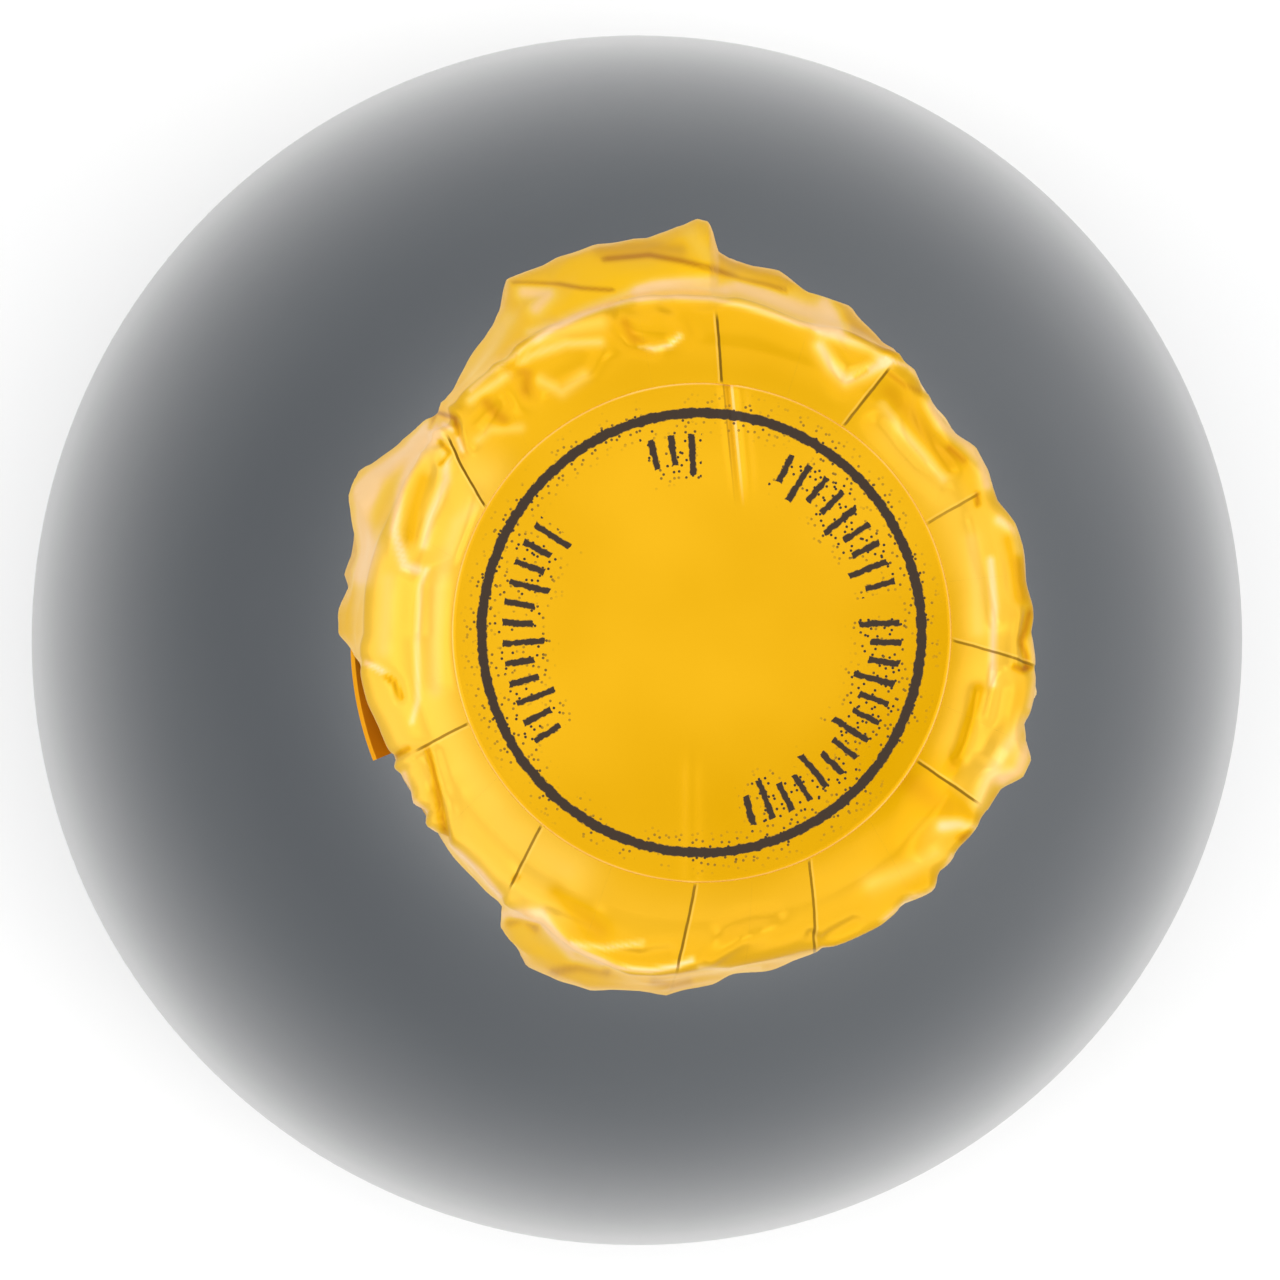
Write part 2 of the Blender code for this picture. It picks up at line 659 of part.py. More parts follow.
def build():
    """Make every piece of the bottle."""
    clear_scene()
    glass = make_material("dark_green_glass", (0.020, 0.030, 0.028), 0.08)
    wine = make_material("pale_wine", (0.75, 0.62, 0.28), 0.05)
    granules = make_material("pressed_cork", (0.55, 0.36, 0.20), 0.85)
    natural = make_material("natural_cork", (0.66, 0.45, 0.26), 0.80)
    plate = make_material("lacquered_plate", (0.78, 0.55, 0.10), 0.30, 0.80)
    steel = make_material("galvanised_wire", (0.62, 0.62, 0.60), 0.35, 1.0)
    foil = make_material("yellow_foil", (0.86, 0.50, 0.03), 0.28, 0.15)
    paper = make_material("label_paper", (0.88, 0.86, 0.80), 0.70)

    cork_axis = joint_empty("cork_pull_axis", (0, 0, CORK_FOOT))
    hood_axis = joint_empty("wirehood_lift_axis", (0, 0, PLATE_FOOT), cork_axis)
    foil_axis = joint_empty("foil_lift_axis", (0, 0, HOOD_TOP), hood_axis)
    tab_middle = (STRIP_FOOT + STRIP_TOP) / 2
    tab_place = TAB_RADIUS * outwards(TAB_START_ANGLE) + Vector((0, 0, tab_middle))
    tab_axis = joint_empty("tear_tab_axis", tuple(tab_place))

    make_glass(glass)
    make_wine(wine)
    make_cork(granules, natural, cork_axis)
    make_plate(plate, hood_axis)
    make_legs(steel, hood_axis)
    make_collar(steel, hood_axis)
    make_hood(foil, foil_axis)
    make_strip(foil)
    make_tab(foil, tab_axis)
    make_skirt(foil)
    make_label("front_label", FRONT_ANGLE, FRONT_LABEL_FACETS, LABEL_HEIGHT, paper)
    make_label("back_label", BACK_ANGLE, BACK_LABEL_FACETS, BACK_LABEL_HEIGHT, paper)


build()
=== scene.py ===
"""Looks of a sparkling wine bottle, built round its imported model."""
import math

import bmesh
import bpy
import numpy as np
from bpy.props import FloatProperty, FloatVectorProperty, IntProperty, PointerProperty
from bpy.types import Operator, Panel, PropertyGroup
from mathutils import Matrix, Vector


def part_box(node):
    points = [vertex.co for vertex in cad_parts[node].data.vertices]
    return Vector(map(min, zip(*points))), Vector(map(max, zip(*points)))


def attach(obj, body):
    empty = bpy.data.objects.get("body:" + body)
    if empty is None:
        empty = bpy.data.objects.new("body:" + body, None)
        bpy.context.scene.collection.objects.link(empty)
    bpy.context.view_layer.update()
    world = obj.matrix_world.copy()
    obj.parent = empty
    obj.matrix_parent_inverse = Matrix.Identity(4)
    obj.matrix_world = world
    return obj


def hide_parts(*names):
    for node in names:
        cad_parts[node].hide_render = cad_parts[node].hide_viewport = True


bl_info = {
    "name": "Sparkling Wine Bottle",
    "version": (1, 0, 0),
    "blender": (4, 5, 0),
    "location": "3D View > Sidebar > Bottle",
    "description": "Glass, cork, wirehood and crumpled foil capsule of a sparkling wine bottle",
    "category": "Add Mesh",
}

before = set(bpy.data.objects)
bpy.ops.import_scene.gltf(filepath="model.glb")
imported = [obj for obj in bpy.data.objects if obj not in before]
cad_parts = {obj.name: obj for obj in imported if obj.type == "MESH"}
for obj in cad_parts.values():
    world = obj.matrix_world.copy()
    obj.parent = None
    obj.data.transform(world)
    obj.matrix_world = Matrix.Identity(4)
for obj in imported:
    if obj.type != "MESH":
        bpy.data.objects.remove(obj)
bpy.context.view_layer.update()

MM = 0.001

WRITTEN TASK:
Show every line above in which the word "context" occurs.

SOLVED PROBLEM:
        bpy.context.scene.collection.objects.link(empty)
    bpy.context.view_layer.update()
bpy.context.view_layer.update()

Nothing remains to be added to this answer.